» **WHAT YOU HAVE TO DO**
Return every entry exactly as written.

[EXCERPTED DATA start]

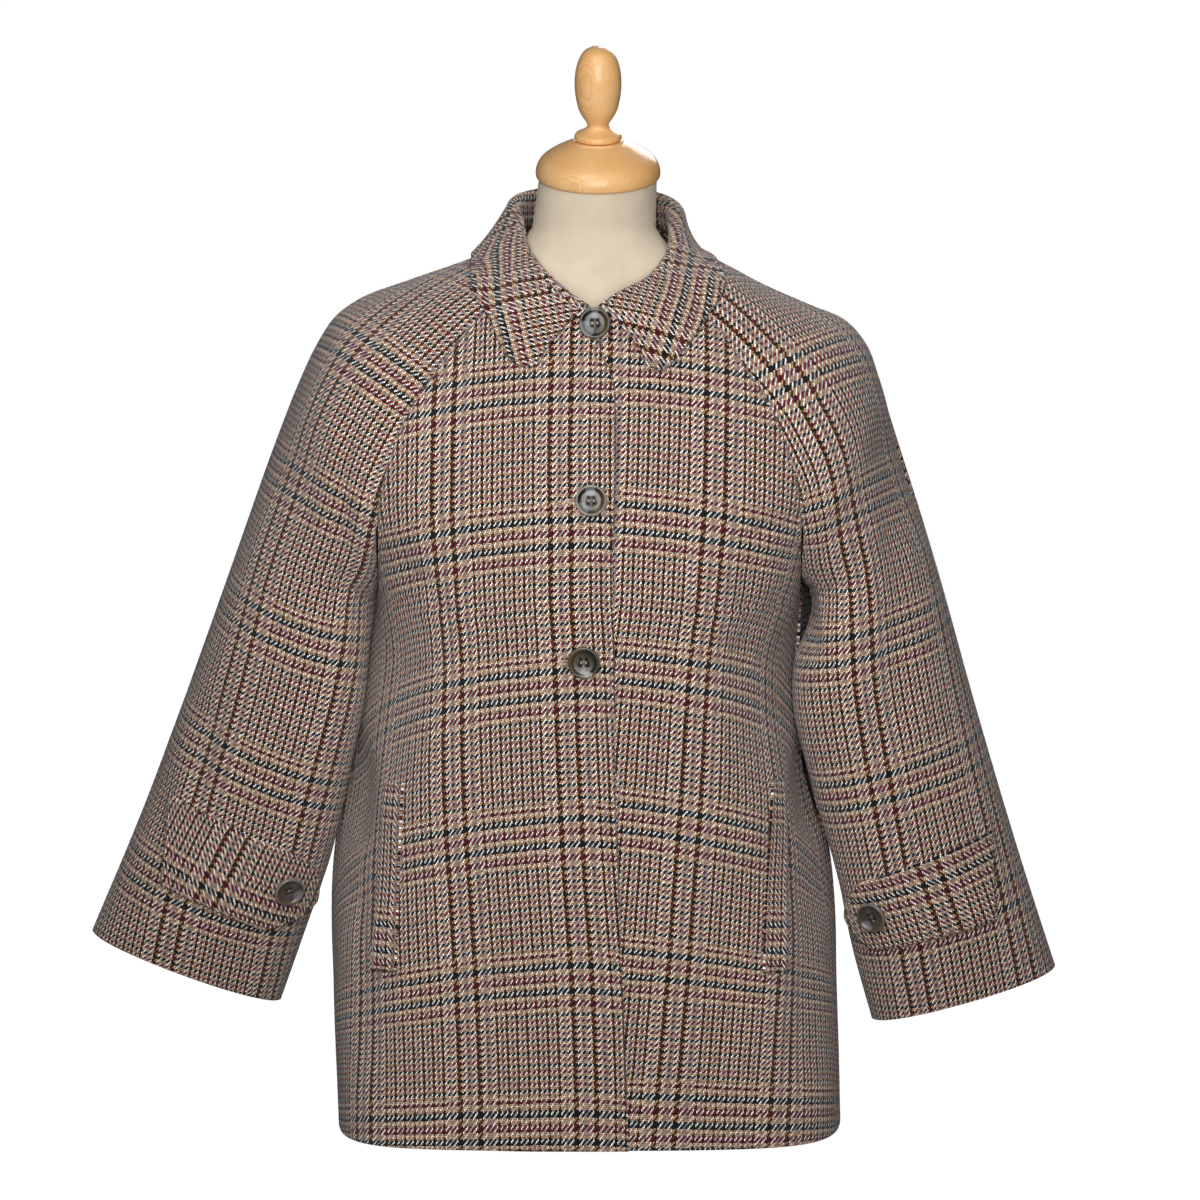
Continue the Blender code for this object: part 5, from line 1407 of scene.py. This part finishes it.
def swept(profile, sides):
    """Points and faces of a profile of radius and height swept round +Z."""
    verts, faces, rings = [], [], []
    for radius, height in profile:
        if radius == 0.0:
            rings.append([len(verts)])
            verts.append((0.0, 0.0, height))
            continue
        rings.append(list(range(len(verts), len(verts) + sides)))
        verts += [(radius * math.cos(2 * math.pi * k / sides), radius * math.sin(2 * math.pi * k / sides), height)
                  for k in range(sides)]
    for low, high in zip(rings, rings[1:]):
        for k in range(sides):
            n = (k + 1) % sides
            if len(low) == 1:
                faces.append((low[0], high[n], high[k]))
            elif len(high) == 1:
                faces.append((low[k], low[n], high[0]))
            else:
                faces.append((low[k], low[n], high[n], high[k]))
    if len(rings[0]) > 1:
        faces.append(tuple(reversed(rings[0])))
    if len(rings[-1]) > 1:
        faces.append(tuple(rings[-1]))
    return verts, faces


def new_piece(name, verts, faces, material, sharp=50):
    """A smooth-shaded object from points and faces."""
    mesh = bpy.data.meshes.new(name)
    mesh.from_pydata(verts, [], faces)
    mesh.materials.append(material)
    mesh.shade_smooth()
    mesh.set_sharp_from_angle(angle=math.radians(sharp))
    piece = bpy.data.objects.new(name, mesh)
    bpy.context.collection.objects.link(piece)
    return piece


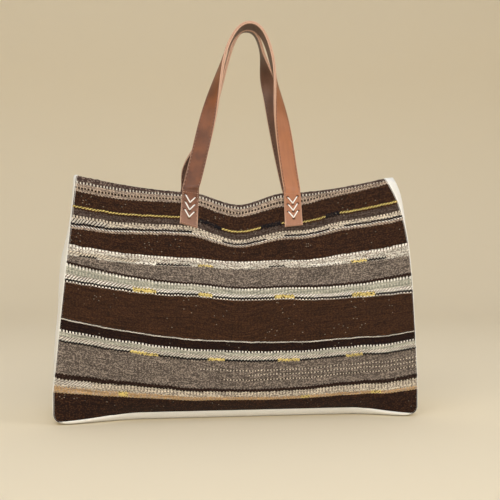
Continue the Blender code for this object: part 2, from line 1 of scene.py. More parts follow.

[EXCERPTED DATA end]

» **EXERCISE SOLUTION**
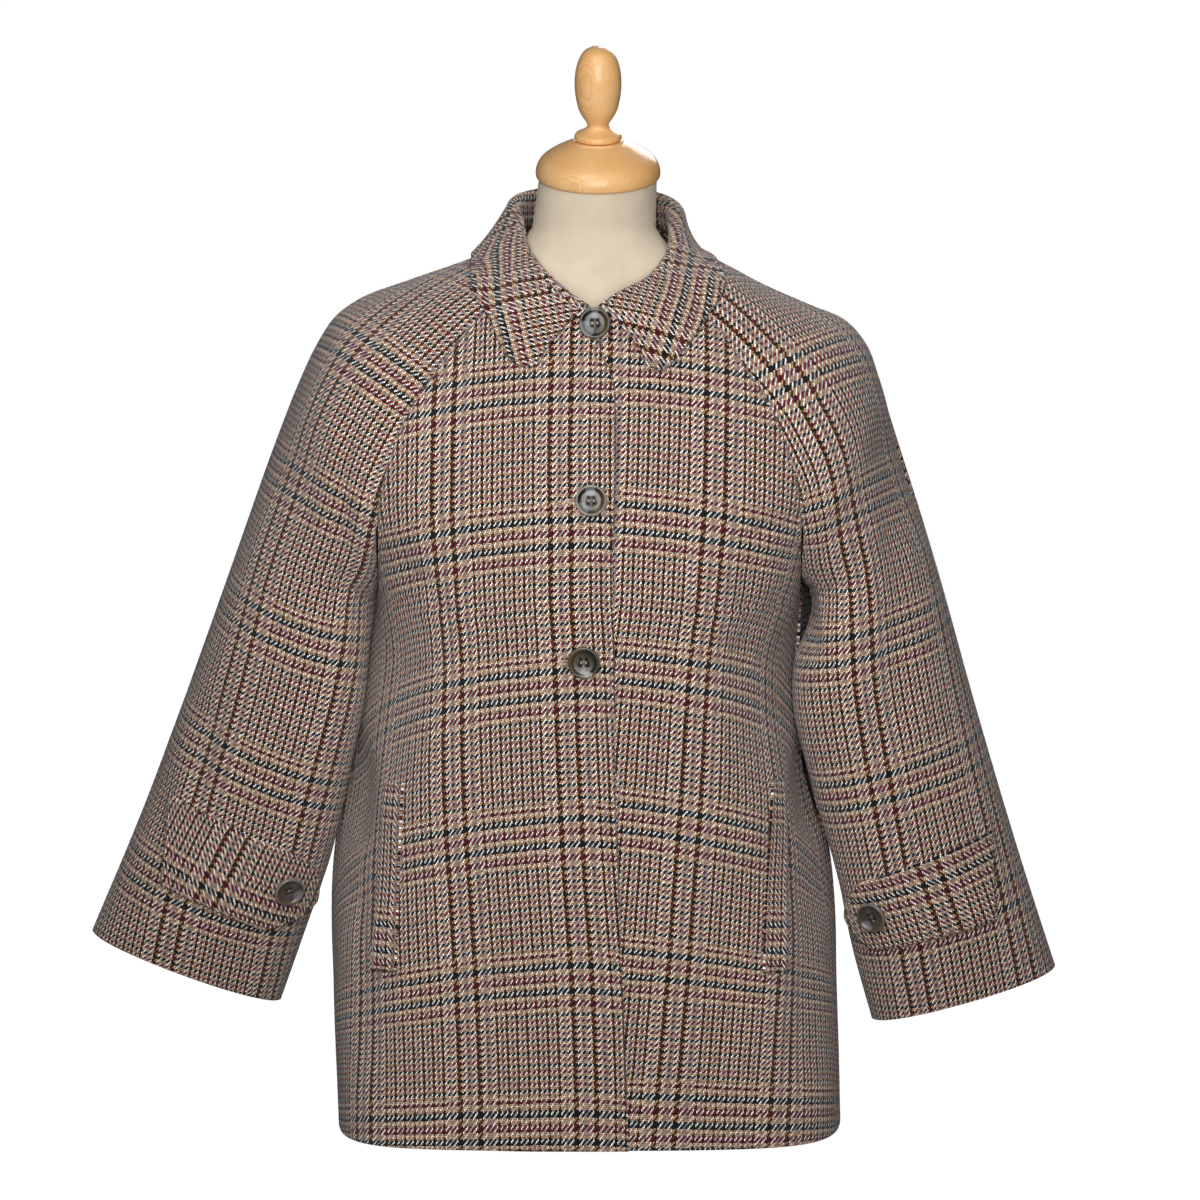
Continue the Blender code for this object: part 5, from line 1407 of scene.py. This part finishes it.
def swept(profile, sides):
    """Points and faces of a profile of radius and height swept round +Z."""
    verts, faces, rings = [], [], []
    for radius, height in profile:
        if radius == 0.0:
            rings.append([len(verts)])
            verts.append((0.0, 0.0, height))
            continue
        rings.append(list(range(len(verts), len(verts) + sides)))
        verts += [(radius * math.cos(2 * math.pi * k / sides), radius * math.sin(2 * math.pi * k / sides), height)
                  for k in range(sides)]
    for low, high in zip(rings, rings[1:]):
        for k in range(sides):
            n = (k + 1) % sides
            if len(low) == 1:
                faces.append((low[0], high[n], high[k]))
            elif len(high) == 1:
                faces.append((low[k], low[n], high[0]))
            else:
                faces.append((low[k], low[n], high[n], high[k]))
    if len(rings[0]) > 1:
        faces.append(tuple(reversed(rings[0])))
    if len(rings[-1]) > 1:
        faces.append(tuple(rings[-1]))
    return verts, faces


def new_piece(name, verts, faces, material, sharp=50):
    """A smooth-shaded object from points and faces."""
    mesh = bpy.data.meshes.new(name)
    mesh.from_pydata(verts, [], faces)
    mesh.materials.append(material)
    mesh.shade_smooth()
    mesh.set_sharp_from_angle(angle=math.radians(sharp))
    piece = bpy.data.objects.new(name, mesh)
    bpy.context.collection.objects.link(piece)
    return piece


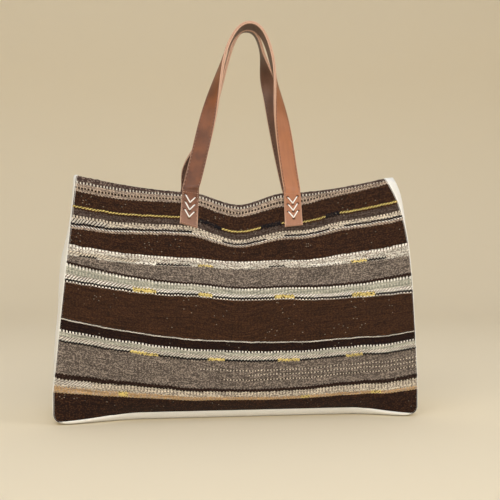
Continue the Blender code for this object: part 2, from line 1 of scene.py. More parts follow.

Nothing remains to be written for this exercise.